Religious congregation

The Franciscan Brothers of the Holy Cross (Fratres Franciscani Santi Crucis, abbreviated as F.F.S.C. after the names of its members) are a congregation of Religious Brothers of the Franciscan Third Order Regular who were founded by Brother James Wirth in Hausen, Germany, on 12 June 1862. They were founded to answer a call to care for orphans, the poor, the sick and the suffering.

==Foundation==
The founder was born Peter Wirth on 15 October 1830 in Niederbreitbach, Germany, the youngest of four children. He lost his father at the age of ten, only to lose his mother as well the following year. He was then taken in by an uncle with whom he lived until he was 19 years old. He was apprenticed and taught the trade of shoemaker, being declared a Master craftsman at the age of 24. During this time, he was introduced to the Third Order of St. Francis and became a member.

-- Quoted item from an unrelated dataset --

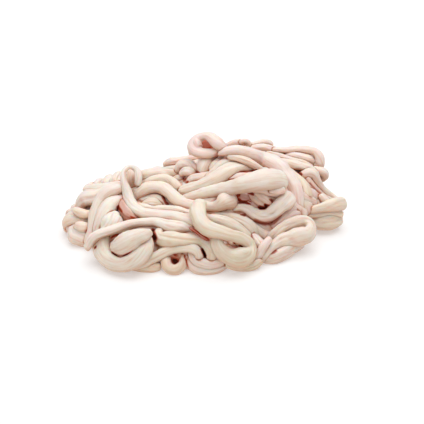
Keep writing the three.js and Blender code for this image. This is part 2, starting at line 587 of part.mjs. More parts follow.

Feeling called to lead a more religious life, Wirth, along with two other young men, organized a small religious community intended for manual laborers. It soon fell apart, however. Led from this experience, though, in 1862 Wirth sought and received permission from the Bishop of the Diocese of Trier to establish a religious community. This foundation took place on 12 June of that same year, in the Chapel of the Holy Cross in Hausen, when, with some other young men, he professed religious vows, and he took the name Brother James (Jakobus).

The young community of Brothers immediately embarked on a program of caring for the poor and the sick of the region. Brother James led the community as its first Superior General, but also shared in the caring of the needy. As a result, he died only nine years after the foundation of his community, on 28 March 1871, at the age of forty. He died from smallpox, which he contracted from a patient with this disease whom he had been nursing. His remains were later placed in the Chapel of St. Joseph at the Motherhouse in Hausen.

==Expansion==
In Germany, the Brothers continued in the field of nursing and care of the needy of that same diocese. In 1891, three Brothers settled in Bad Kreuznach, where they eventually took over a local hospital, now known as St. Marienwörth.

In 1924, the Brothers went to the United States to establish an orphanage in New Orleans. In 1928, however, Bishop James Aloysius Griffin of the Diocese of Springfield, Illinois, invited the Brothers to establish a community there. They built St. James Monastery and, with the help of ten Brothers from Germany, opened a trade school for young men, which school was in operation from 1930 to 1972. At present they also work in Missouri and Wisconsin. They currently operate Brother James Court, a residential intermediate care facility for men with developmental disabilities in Springfield, Illinois.

As of 2024 there were thirty members in five houses. The Motherhouse of the Congregation remains in Hausen, Germany.

On 12 June 2024, Brother Michael Ruedin was elected Superior General of the congregation.